What if you want to determine the mass of a wire in the shape of the curve \(C\) if you know the density \(\lambda\text{?}\) The same procedure still works; chop and add. In this case, the length of a small piece of the wire is \(ds=|d\rr|\text{,}\) so its mass is \(\lambda\,ds\text{,}\) and the integral becomes

\begin{equation} m = \Lint \lambda \, ds\tag{10.2.1} \end{equation}

which can also be written as

\begin{equation} m = \Lint \lambda(\rr) \, |d\rr|\tag{10.2.2} \end{equation}

which emphasizes both that \(\lambda\) is not constant, and that \(ds\) is the magnitude of \(d\rr\text{.}\)

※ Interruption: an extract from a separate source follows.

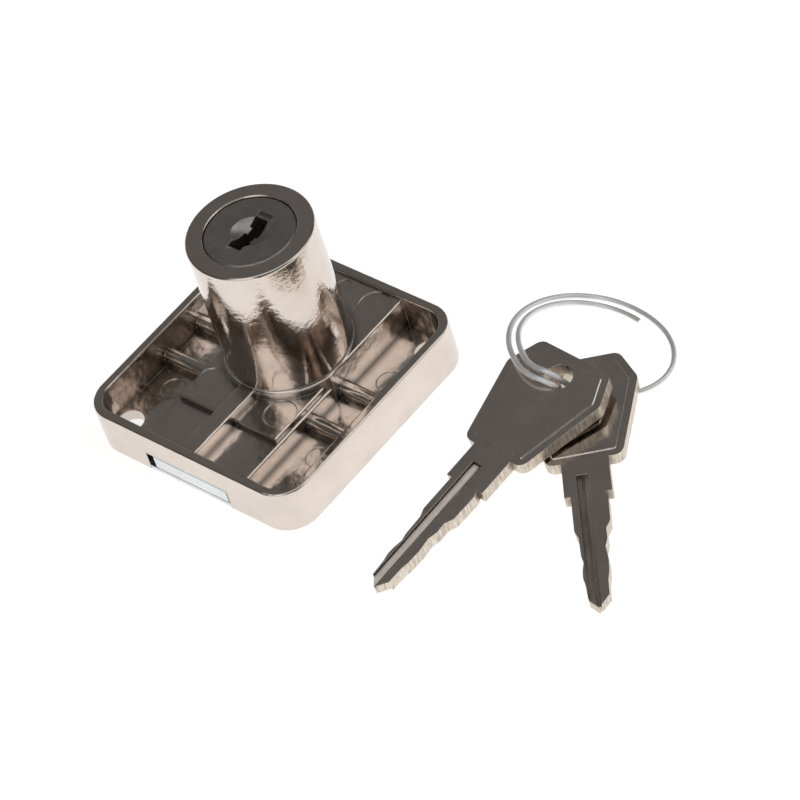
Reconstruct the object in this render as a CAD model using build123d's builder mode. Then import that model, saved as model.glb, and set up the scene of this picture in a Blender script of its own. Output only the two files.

Another standard application of this type of line integral is to find the center of mass of a wire. This is done by averaging the values of the coordinates, weighted by the density \(\lambda\) as follows:

\begin{equation} \bar{x} = {1\over m} \Lint x\lambda(\rr) \, ds\tag{10.2.3} \end{equation}

with \(m\) as defined above. Similar formulas hold for \(\bar{y}\) and \(\bar{z}\text{;}\) the center of mass is then the point \((\bar{x},\bar{y},\bar{z})\text{.}\)